When I do, they come out as my little linear black strokes. I saw the effect. I may have done it backward - the artist I admired sketched in charcoal and left some of it showing, while I dashed in black accents later after blocking in color. Or vice versa.

I stopped worrying about copying anything a long time ago because mark making of all kinds is like handwriting. It will come out my way. It will not just be the thing I thought I was doing - everything else I've ever done or liked will come out in it and my peculiar anatomy will affect it too. My arm's short, and I have chronic fatigue so I can't hold my arm out unsupported for a long time.
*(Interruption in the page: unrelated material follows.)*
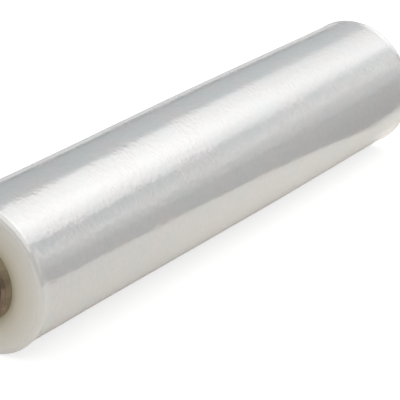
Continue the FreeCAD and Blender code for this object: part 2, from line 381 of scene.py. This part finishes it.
haze = add("TexNoise", Vector=place, Scale=per_metre(HAZE_SIZE)[0], Detail=2.0).outputs[0]
patchy = add("MapRange", Value=haze, i1=0.35, i2=0.62, i3=0.35, i4=1.0).outputs[0]
haze = add("MapRange", Value=haze, i1=0.35, i2=0.65).outputs[0]
haze = add("Mix", {"data_type": "RGBA"}, i0=haze, i6=linear(HAZE_COOL), i7=linear(HAZE_WARM)).outputs[2]
tone = add("Mix", {"data_type": "RGBA"}, i0=0.5, i6=tone, i7=haze).outputs[2]
along = add("SeparateXYZ", Vector=place).outputs[0]
near_milk = add("MapRange", Value=along, i1=RIM_REACHES[0] - FILM_END, i2=EDGE_REACHES[0] - FILM_END)
far_milk = add("MapRange", Value=along, i1=FILM_END - RIM_REACHES[1], i2=FILM_END - EDGE_REACHES[1])
both_ends = near_milk.outputs[0], far_milk.outputs[0]
milk = add("Math", {"operation": "MAXIMUM"}, i0=both_ends[0], i1=both_ends[1]).outputs[0]
tone = add("Mix", {"data_type": "RGBA"}, i0=milk, i6=tone, i7=linear(FILM_RIM)).outputs[2]
coat = add("MapRange", Value=milk, i1=0.5, i3=1.0, i4=RIM_COAT).outputs[0]
tree.links.new(coat, shader.inputs["Coat Weight"])
tree.links.new(tone, shader.inputs["Base Color"])
rough = add("MapRange", Value=wrinkles[1], i1=0.3, i2=0.7, i3=0.3, i4=0.42).outputs[0]
tree.links.new(rough, shader.inputs["Roughness"])
height = add("Math", {"operation": "SUBTRACT"}, i0=streaks, i1=1.0).outputs[0]
height = add("Math", {"operation": "MULTIPLY"}, i0=height, i1=patchy).outputs[0]
bump = add("Bump", Strength=1.0, Distance=WRINKLE_DEPTH, Height=height)
tree.links.new(bump.outputs[0], shader.inputs["Normal"])
tree.links.new(bump.outputs[0], shader.inputs["Coat Normal"])

# The slit edges of the same film, stacked some thousand turns deep: milky and matt, since light is lost
# between them, darker and yellower towards the tube, with faint rings where the winder's pull changed.
edges, tree, add, shader = new_material("stacked_film_edges")
place = add("TexCoord").outputs["Object"]
shader.inputs["Roughness"].default_value = 0.42
shader.inputs["IOR"].default_value = 1.51
axes = add("SeparateXYZ", Vector=add("Mapping", l1=(0, 0, -AXIS_HEIGHT), Vector=place).outputs[0])
flat_place = add("CombineXYZ", Y=axes.outputs[1], Z=axes.outputs[2]).outputs[0]
radius = add("VectorMath", {"operation": "LENGTH"}, Vector=flat_place).outputs["Value"]
depth = add("MapRange", Value=radius, i1=TUBE_RADIUS, i2=FILM_RADIUS).outputs[0]
depth = add("Math", {"operation": "POWER"}, i0=depth, i1=0.75).outputs[0]
tone = add("Mix", {"data_type": "RGBA"}, i0=depth, i6=linear(MILKY_CORE), i7=linear(MILKY)).outputs[2]
rings = add(
    "TexNoise", {"noise_dimensions": "1D"}, W=radius, Scale=per_metre(RING_WIDTH)[0], Detail=3.0
).outputs[0]
shade = add("MapRange", Value=rings, i1=0.3, i2=0.7, i3=0.98, i4=1.015).outputs[0]
grey = add("CombineColor", i0=shade, i1=shade, i2=shade).outputs[0]
tone = add("Mix", {"data_type": "RGBA", "blend_type": "MULTIPLY"}, i0=1.0, i6=tone, i7=grey).outputs[2]
tree.links.new(tone, shader.inputs["Base Color"])
bump = add("Bump", Strength=0.4, Distance=RING_DEPTH, Height=rings)
tree.links.new(bump.outputs[0], shader.inputs["Normal"])

wound = piece_from(bm, "wound_film", film, edges)
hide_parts("stretch_film")

# The studio: a cream sheet that ends beside the roll, on a darker table, under one big soft lamp that hangs
# over the roll and beyond its far end. The camera sees both floors as white, with the roll's shadow on them.
FLOOR_HALF = 6.0
SHEET_EDGES = [  # two points of each straight part of the sheet's near edge
    (Vector((-0.050, -0.237, 0)), Vector((0.177, -0.116, 0))),
    (Vector((0.250, -0.077, 0)), Vector((0.700, -0.165, 0))),
]
SHEET_TONE, TABLE_TONE = "#F0ECE5", "#8E8E8E"
SHEET_BACK = 0.10  # how far the sheet reaches behind the roll
SEEN_TONE, SEEN_CLEAR = "#969696", 0.76  # what brings the floor up to white for the camera
# A painted glow of the floor that only the film's gloss sees, on the sheet up to the roll and on the table
# behind: how strong it is at first and at last, and between which places it grows.
SHEET_GLOW, BACK_GLOW = (0.02, 0.18), (0.26, 0.55)
SHEET_RUN, BACK_RUN = (-0.2, -0.03), (SHEET_BACK, 1.2)
LAMP_PLACE = Vector((1.20, -0.325, AXIS_HEIGHT + 1.0))
LAMP_SIZE = (2.60, 1.85)
LAMP_TINT = (1.0, 0.977, 0.95)
LAMP_WATTS = 38.5
LAMP_EDGES = [  # a direction over the cloth, then where along it the light begins and where it is full
    ((1, 0, 0), -0.10, 0.10),
    ((0.13, -1, 0), -0.41, -0.26),
    ((0, 1, 0), -1.25, -1.10),
    ((-1, 0.945, 0), -2.57, -2.27),
]
LAMP_HEART = (0.75, -0.33)  # where the cloth is brightest
LAMP_FADED = (0.44, 0.40)  # how bright it still is half a lamp away from there, along and across the roll
BACK_WALL = [  # how high a direction points, and the colour that the room has there
    (0.0, (0.75, 0.75, 0.75)),
    (0.050, (0.75, 0.75, 0.75)),
    (0.068, (0.01, 0.01, 0.01)),
    (0.13, (0.02, 0.02, 0.02)),
    (0.19, (0.30, 0.33, 0.36)),
    (0.30, (0.20, 0.25, 0.29)),
    (0.45, (0.18, 0.23, 0.26)),
    (0.60, (0.22, 0.25, 0.27)),
    (0.74, (0.34, 0.36, 0.38)),
    (0.80, (0.40, 0.40, 0.40)),
]
FRONT_WALL = [
    (0.0, (0.50, 0.52, 0.53)),
    (0.04, (0.54, 0.56, 0.57)),
    (0.07, (0.66, 0.68, 0.68)),
    (0.12, (0.64, 0.65, 0.65)),
    (0.165, (0.72, 0.72, 0.71)),
    (0.19, (1.10, 1.07, 1.03)),
    (0.205, (1.38, 1.35, 1.30)),
    (0.26, (1.30, 1.29, 1.26)),
    (0.31, (0.84, 0.88, 0.92)),
    (0.40, (0.74, 0.78, 0.82)),
    (0.46, (0.42, 0.45, 0.49)),
    (0.74, (0.42, 0.45, 0.49)),
    (0.80, (0.40, 0.40, 0.40)),
]
RAIL_RISE = 0.8  # how steeply the front wall's rail runs up towards the far end
RAIL_FOOT = 0.1, 0.2  # the heights between which that rise sets in
NEAR_WALL = [
    (0.0, (0.27, 0.27, 0.27)),
    (0.45, (0.27, 0.27, 0.27)),
    (0.60, (1.95, 1.95, 1.95)),
    (1.0, (1.95, 1.95, 1.95)),
]
SIDE_CORNER, NEAR_CORNER = (-0.1, 0.1), (0.1, -0.2)  # where front wall turns to back wall, and far to near

bm = bmesh.new()
bmesh.ops.create_grid(bm, x_segments=1, y_segments=1, size=FLOOR_HALF)
# Matt cream paper on a painted grey table: no gloss, so the film is lit from below in a warm tone with an
# edge to it, and a painted glow that only the film's gloss sees grows on the sheet towards the roll and on
# the table far behind. The floor shows white to the camera and keeps the roll's shadow.
ground, tree, add, shader = new_material("cream_sheet_on_table")
tree.nodes.remove(shader)
place = add("TexCoord").outputs["Object"]
on_sheet = 0.0
for start, end in SHEET_EDGES:
    across = Vector((start.y - end.y, end.x - start.x, 0)).normalized()
    inside = add("VectorMath", {"operation": "DOT_PRODUCT"}, i0=place, i1=across).outputs["Value"]
    inside = add("Math", {"operation": "GREATER_THAN"}, i0=inside, i1=across.dot(start)).outputs[0]
    on_sheet = add("Math", {"operation": "MAXIMUM"}, i0=on_sheet, i1=inside).outputs[0]
back = add("SeparateXYZ", Vector=place).outputs[1]
in_front = add("Math", {"operation": "LESS_THAN"}, i0=back, i1=SHEET_BACK).outputs[0]
on_sheet = add("Math", {"operation": "MULTIPLY"}, i0=on_sheet, i1=in_front).outputs[0]
ray = add("LightPath").outputs
straight = add("Math", {"operation": "MAXIMUM"}, i0=ray["Is Camera Ray"], i1=ray["Is Transmission Ray"])
straight = straight.outputs[0]
tones = linear(TABLE_TONE), linear(SHEET_TONE)
tone = add("Mix", {"data_type": "RGBA"}, i0=on_sheet, i6=tones[0], i7=tones[1]).outputs[2]
tone = add("Mix", {"data_type": "RGBA"}, i0=straight, i6=tone, i7=linear(SEEN_TONE)).outputs[2]
matt = add("BsdfDiffuse", Color=tone).outputs[0]
at_back = add("Math", {"operation": "SUBTRACT"}, i0=1.0, i1=in_front).outputs[0]
# The painted glow of the floor, for glossy rays only.
glows = []
for (begins, ends), (low, high), share in (
    (SHEET_RUN, SHEET_GLOW, on_sheet),
    (BACK_RUN, BACK_GLOW, at_back),
):
    grown = add("MapRange", Value=back, i1=begins, i2=ends, i3=low, i4=high).outputs[0]
    glows.append(add("Math", {"operation": "MULTIPLY"}, i0=grown, i1=share).outputs[0])
glow = add("Math", {"operation": "ADD"}, i0=glows[0], i1=glows[1]).outputs[0]
glow = add("Math", {"operation": "MULTIPLY"}, i0=glow, i1=ray["Is Glossy Ray"]).outputs[0]
clear = add("Math", {"operation": "MULTIPLY_ADD"}, i0=straight, i1=SEEN_CLEAR, i2=glow).outputs[0]
clear = add("Emission", Strength=clear).outputs[0]
both = add("AddShader", i0=matt, i1=clear).outputs[0]
tree.links.new(both, tree.nodes["Material Output"].inputs["Surface"])
mesh = bpy.data.meshes.new("floor")
bm.to_mesh(mesh)
bm.free()
mesh.materials.append(ground)
floor = bpy.data.objects.new("floor", mesh)
bpy.context.scene.collection.objects.link(floor)
floor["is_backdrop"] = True

data = bpy.data.lights.new("softbox", "AREA")
data.shape = "RECTANGLE"
data.size, data.size_y = LAMP_SIZE
data.energy = LAMP_WATTS
data.color = LAMP_TINT
data.use_nodes = True
cloth = data.node_tree
add = adder(cloth)
spot = add("NewGeometry").outputs["Position"]
power = 1.0
for direction, begins, full in LAMP_EDGES:
    reached = add("VectorMath", {"operation": "DOT_PRODUCT"}, i0=spot, i1=direction).outputs["Value"]
    share = add("MapRange", i0=reached, i1=begins, i2=full).outputs[0]
    power = add("Math", {"operation": "MULTIPLY"}, i0=power, i1=share).outputs[0]
split = add("SeparateXYZ", i0=spot).outputs
for output, heart, faded in zip(split, LAMP_HEART, LAMP_FADED):
    away = add("Math", {"operation": "SUBTRACT"}, i0=output, i1=heart).outputs[0]
    away = add("Math", {"operation": "ABSOLUTE"}, i0=away).outputs[0]
    share = add("MapRange", i0=away, i2=LAMP_SIZE[1] / 2, i3=1.0, i4=faded).outputs[0]
    power = add("Math", {"operation": "MULTIPLY"}, i0=power, i1=share).outputs[0]
cloth.links.new(power, cloth.nodes["Emission"].inputs["Strength"])
softbox = bpy.data.objects.new("softbox", data)
softbox.location = LAMP_PLACE
softbox.visible_camera = False
bpy.context.scene.collection.objects.link(softbox)

CAMERA_AHEAD = Vector((0.7443, 0.5367, -0.3976))
world = bpy.data.worlds.new("studio")
bpy.context.scene.world = world
world.use_nodes = True
tree = world.node_tree
add = adder(tree)
split = add("SeparateXYZ", i0=add("TexCoord").outputs["Generated"]).outputs
walls = []
ahead = RAIL_RISE * CAMERA_AHEAD.x
tilt = add("Math", {"operation": "MULTIPLY_ADD"}, i0=split[0], i1=-RAIL_RISE, i2=ahead).outputs[0]
off_floor = add("MapRange", i0=split[2], i1=RAIL_FOOT[0], i2=RAIL_FOOT[1]).outputs[0]
tilt = add("Math", {"operation": "MULTIPLY"}, i0=tilt, i1=off_floor).outputs[0]
raised = add("Math", i0=split[2], i1=tilt).outputs[0]
for stops, height in ((BACK_WALL, split[2]), (FRONT_WALL, raised), (NEAR_WALL, split[2])):
    wall = add("ValToRGB", i0=height)
    for at, colour in stops[1:-1]:
        wall.color_ramp.elements.new(at)
    for element, (at, colour) in zip(wall.color_ramp.elements, stops):
        element.position, element.color = at, colour + (1,)
    walls.append(wall.outputs[0])
side = add("MapRange", i0=split[1], i1=SIDE_CORNER[0], i2=SIDE_CORNER[1]).outputs[0]
room = add("Mix", {"data_type": "RGBA"}, i0=side, i6=walls[1], i7=walls[0]).outputs[2]
near = add("MapRange", i0=split[0], i1=NEAR_CORNER[0], i2=NEAR_CORNER[1]).outputs[0]
room = add("Mix", {"data_type": "RGBA"}, i0=near, i6=room, i7=walls[2]).outputs[2]
ray = add("LightPath").outputs
straight = add("Math", {"operation": "MAXIMUM"}, i0=ray["Is Camera Ray"], i1=ray["Is Transmission Ray"])
seen = add("Mix", {"data_type": "RGBA"}, i0=straight.outputs[0], i6=room, i7=(1, 1, 1, 1)).outputs[2]
tree.links.new(seen, tree.nodes["Background"].inputs["Color"])

# The camera, where the photograph was taken from: beyond the near end, to the front and above. Its long lens
# stands well back, so the far end of the roll looks nearly as large as the near one.
CAMERA_PLACE = Vector((-1.0577, -0.7713, 0.5949))
CAMERA_LENS, CAMERA_SENSOR = 160.0, 36.0
data = bpy.data.cameras.new("camera")
data.lens, data.sensor_width = CAMERA_LENS, CAMERA_SENSOR
camera = bpy.data.objects.new("camera", data)
camera.location = CAMERA_PLACE
camera.rotation_mode = "QUATERNION"
camera.rotation_quaternion = CAMERA_AHEAD.to_track_quat("-Z", "Y")
bpy.context.scene.collection.objects.link(camera)
bpy.context.scene.camera = camera
bpy.context.scene.view_settings.view_transform = "Standard"

low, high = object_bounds()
It means even large marks are going to be made in a different position with different leverage. It happens and sometimes those disabilities make it more obvious.

But even working small it's still going to happen.

Decades ago I took up sumi-e for a while. Playing with round brushes and ink, then later on with brush pens and sumi-e exercises, I got used to a certain flowing style of mark and it also affected how I design compositions intuitively. Then I stand back from some pastel mark and realize I first thought of that type of mark from something I did with ink.

I love to see art challenges where a bunch of different people share a reference, or a reference and palette or something - and see all the variety that emerges. The only way you can come out "like a copyist" would be to focus all your energy on one, just one example master and slavishly stick to everything they do. Even then it'll still be yours, not theirs, you just set yourself up as greatest fan. Or may even exceed them in the specialty and not know it.

I don't trace anything though, not photo references or anything. It's much more effective for me to sketch by eye and that opens up everything that comes from within. Tracing is a good method for some people to learn but I didn't pick it up early, possibly due to a lack of tracing paper. The things that affect artistic progress can be that random!